== Exercise ==
Return all lines that include the string "materials".

== Information provided ==

##########

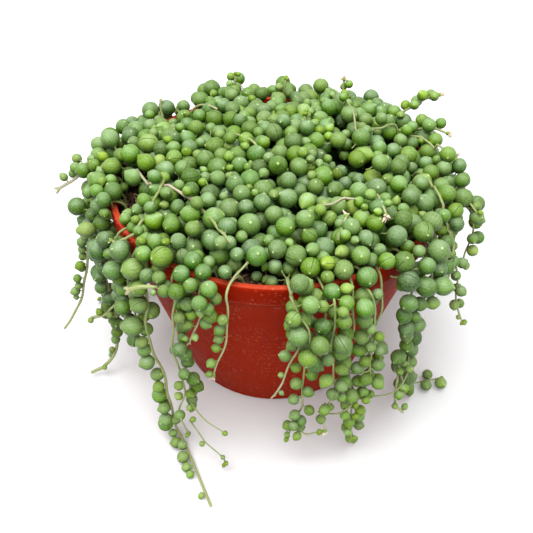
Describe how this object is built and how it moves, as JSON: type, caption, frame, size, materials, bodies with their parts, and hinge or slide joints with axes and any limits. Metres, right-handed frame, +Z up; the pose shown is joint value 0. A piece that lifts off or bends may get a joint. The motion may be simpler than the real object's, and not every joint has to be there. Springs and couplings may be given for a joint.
{
  "type": "potted string of pearls",
  "caption": "String of pearls plant with round leaves heaped over peat in a tapered plastic nursery pot, its stems trailing over the rim.",
  "frame": {"origin": "centre of the pot's base, on the surface it stands on", "axes": "+Z up the pot's axis; the front as pictured faces -Y, with +X to its right"},
  "size_m": [0.1994, 0.1807, 0.1179],
  "materials": {
    "pot": "satin",
    "peat": "matte",
    "leaf": "satin"
  },
  "bodies": {
    "root": {"pot": "pot", "soil": "peat", "crown": "leaf", "strand_01": "leaf", "strand_02": "leaf", "strand_03": "leaf", "strand_04": "leaf", "strand_05": "leaf", "strand_06": "leaf", "strand_07": "leaf", "strand_08": "leaf", "strand_09": "leaf", "strand_10": "leaf", "strand_11": "leaf", "strand_12": "leaf", "strand_13": "leaf", "strand_14": "leaf", "strand_15": "leaf", "strand_16": "leaf", "strand_17": "leaf", "strand_18": "leaf", "strand_19": "leaf", "strand_20": "leaf", "strand_21": "leaf", "strand_22": "leaf", "strand_23": "leaf", "strand_24": "leaf", "strand_25": "leaf", "strand_26": "leaf", "strand_27": "leaf", "strand_28": "leaf"}
  },
  "joints": []
}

##########

== Task response ==
Describe how this object is built and how it moves, as JSON: type, caption, frame, size, materials, bodies with their parts, and hinge or slide joints with axes and any limits. Metres, right-handed frame, +Z up; the pose shown is joint value 0. A piece that lifts off or bends may get a joint. The motion may be simpler than the real object's, and not every joint has to be there. Springs and couplings may be given for a joint.
  "materials": {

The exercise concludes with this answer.